Fear Student Loans

Forbes magazine published an article in February that is instructive about the state of financial awareness among young people. Almost 70% Of Gen Z Know ‘Literally Nothing’​ About Student Loans

70% is a striking number and we are still left with a concern about the depth of knowledge of the other 30%.  It is not hard to beat the “literally nothing” standard. Presumably most young people were away the day their schools taught them about how debt works, what it is, and why you must be careful using it. Or maybe the schools did not teach it. I am sure the same absence of knowledge extends to other kinds of debt like credit cards.

Here is a quick rundown of debt and what it means.

Debt is like a time machine. It takes money you will earn in the future and makes it available to you today. Debt is a way to “get money.” Getting money is not the same as earning money although both make money available to you.  Getting money always has a price.  Part of the price is the interest the lender gets for using their time machine to move the money to you, and the other is the choice reduction you will have when you earn money in the future. You can’t spend a given dollar more than once.

Earning money means exchanging some value you possess for money.  Could be time or skill or knowledge or the use of your money. All of the exchanges have a personal cost to you and you will notice them more than you notice the exchange to get money by way of a loan.

Earning money always involves giving up something for something else.

Suppose you have a job this summer working as a landscape gardener. While the outdoors and the sunshine is a terrific lifestyle, the work is not especially stimulating and it is physically demanding. The hours are long and the pay is modest. The trick is to assess how you earn money compared to how you spend it. Would you ever say to yourself, “A concert ticket costs $70 and that is 7 hours of my work in the sun, carrying sod and digging flowerbeds.”  Not many do, but I will write the guarantee that among those who do, fewer concert tickets are purchased.

The story is the same for student loans. The difference is that the earning money part is far in the future. The exchange of effort then may be in a different job, but the trade is as real.

Suppose at the end of your post-secondary education, you owe $20,000.  It is repayable at 6% over 10 years. About $220 per month. After taxes! Probably about $300 before taxes. If your efforts at school have created a career that earns $300 more per month than you could have earned without the education, you are ahead and your investment in education was worth the loan. But that is only intellectually true.

You will notice that the loan payment is some number of days of work per month. Probably more than two when you start. Are you sure you want to get up on time, commute to work, do your job, and commute home every other Friday for a bank?

Could you have acquired the education advantage less expensively? If so maybe only one Friday a month would be needed.

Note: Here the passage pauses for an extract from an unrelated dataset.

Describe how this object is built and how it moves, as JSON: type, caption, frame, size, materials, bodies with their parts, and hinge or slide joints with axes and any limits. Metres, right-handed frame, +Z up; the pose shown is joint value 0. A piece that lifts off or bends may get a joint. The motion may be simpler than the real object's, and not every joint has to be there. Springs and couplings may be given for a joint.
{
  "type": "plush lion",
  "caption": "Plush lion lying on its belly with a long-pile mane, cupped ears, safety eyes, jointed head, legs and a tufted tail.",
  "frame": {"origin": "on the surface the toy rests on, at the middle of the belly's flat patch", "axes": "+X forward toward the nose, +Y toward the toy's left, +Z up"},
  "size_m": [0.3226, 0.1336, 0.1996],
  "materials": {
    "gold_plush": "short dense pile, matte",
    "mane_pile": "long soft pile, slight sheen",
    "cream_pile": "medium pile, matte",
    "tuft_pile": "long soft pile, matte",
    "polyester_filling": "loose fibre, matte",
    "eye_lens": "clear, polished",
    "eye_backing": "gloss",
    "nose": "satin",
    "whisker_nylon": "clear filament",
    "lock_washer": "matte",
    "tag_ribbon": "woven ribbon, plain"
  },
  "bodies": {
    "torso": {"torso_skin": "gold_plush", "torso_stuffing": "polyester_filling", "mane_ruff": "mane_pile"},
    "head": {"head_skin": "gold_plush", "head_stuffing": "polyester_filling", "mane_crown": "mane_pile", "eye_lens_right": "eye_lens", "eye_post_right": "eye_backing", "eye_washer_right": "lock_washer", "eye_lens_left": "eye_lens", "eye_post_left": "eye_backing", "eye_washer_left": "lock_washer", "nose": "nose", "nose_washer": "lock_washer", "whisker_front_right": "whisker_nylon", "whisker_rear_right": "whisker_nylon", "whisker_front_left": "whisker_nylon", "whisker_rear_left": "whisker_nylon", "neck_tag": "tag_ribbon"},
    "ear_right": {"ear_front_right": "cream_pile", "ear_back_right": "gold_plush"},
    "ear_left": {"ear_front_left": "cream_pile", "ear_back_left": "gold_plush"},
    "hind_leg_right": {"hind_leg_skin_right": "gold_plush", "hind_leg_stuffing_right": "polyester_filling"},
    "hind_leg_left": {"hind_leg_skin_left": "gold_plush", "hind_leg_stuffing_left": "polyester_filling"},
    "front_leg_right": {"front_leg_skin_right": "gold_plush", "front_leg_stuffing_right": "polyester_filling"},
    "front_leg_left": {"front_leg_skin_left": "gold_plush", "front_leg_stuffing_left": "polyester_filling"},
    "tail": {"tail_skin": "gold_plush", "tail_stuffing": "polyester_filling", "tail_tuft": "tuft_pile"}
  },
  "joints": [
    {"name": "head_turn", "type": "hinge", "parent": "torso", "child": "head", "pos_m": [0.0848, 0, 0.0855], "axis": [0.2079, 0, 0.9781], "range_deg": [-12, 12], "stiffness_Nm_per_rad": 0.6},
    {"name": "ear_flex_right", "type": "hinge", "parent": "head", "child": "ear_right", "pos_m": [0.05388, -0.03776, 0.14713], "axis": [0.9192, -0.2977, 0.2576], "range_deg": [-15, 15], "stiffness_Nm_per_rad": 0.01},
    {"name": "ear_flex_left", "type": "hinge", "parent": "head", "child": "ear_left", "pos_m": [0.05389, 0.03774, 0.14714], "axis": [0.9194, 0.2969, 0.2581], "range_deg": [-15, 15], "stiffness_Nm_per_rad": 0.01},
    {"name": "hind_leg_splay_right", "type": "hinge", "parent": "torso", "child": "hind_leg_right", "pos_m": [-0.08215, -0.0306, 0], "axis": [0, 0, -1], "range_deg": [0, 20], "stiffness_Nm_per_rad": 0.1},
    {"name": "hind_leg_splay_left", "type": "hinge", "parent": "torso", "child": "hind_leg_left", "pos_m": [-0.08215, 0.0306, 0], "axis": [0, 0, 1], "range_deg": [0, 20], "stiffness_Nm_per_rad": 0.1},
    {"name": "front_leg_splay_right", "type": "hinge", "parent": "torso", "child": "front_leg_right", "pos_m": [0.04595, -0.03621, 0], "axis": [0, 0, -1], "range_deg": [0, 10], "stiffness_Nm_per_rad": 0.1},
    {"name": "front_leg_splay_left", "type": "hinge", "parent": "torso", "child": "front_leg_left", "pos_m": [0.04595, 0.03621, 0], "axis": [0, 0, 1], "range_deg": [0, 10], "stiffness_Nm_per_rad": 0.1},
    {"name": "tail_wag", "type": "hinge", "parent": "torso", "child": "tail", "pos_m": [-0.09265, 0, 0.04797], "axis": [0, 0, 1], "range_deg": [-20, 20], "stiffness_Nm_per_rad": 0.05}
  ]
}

Getting money is never free. It just looks that way and the lenders promote the ease of getting the money and never, as in not ever, discuss the pain to pay it back. If you want to make the problem even more difficult, assume a loan five times bigger and no job advantage.

Choose your program wisely.

It is a “Distant Elephants” situation. A bull elephant 1,000 meters away looks quite small and is not very threatening. Move him 980 meters closer and the situation changes. Same elephant, but the proximity makes him look bigger and more dangerous. A loan payment due some time after graduation is like the elephant at 1,000 meters. The month after you graduate it is bigger and more of a problem.

Never forget you are moving closer to the payment each day. That party, or the designer jeans may not provide all the value you will pay back. Know what the debt means to you before you incur it.

Don Shaughnessy arranges life insurance for people who understand the value of a life insured estate. He can be reached at The Protectors Group, a large insurance, employee benefits, and investment agency in Peterborough, Ontario.  In previous careers, he has been a partner in a large international public accounting firm, CEO of a software start-up, a partner in an energy management system importer, and briefly in the restaurant business.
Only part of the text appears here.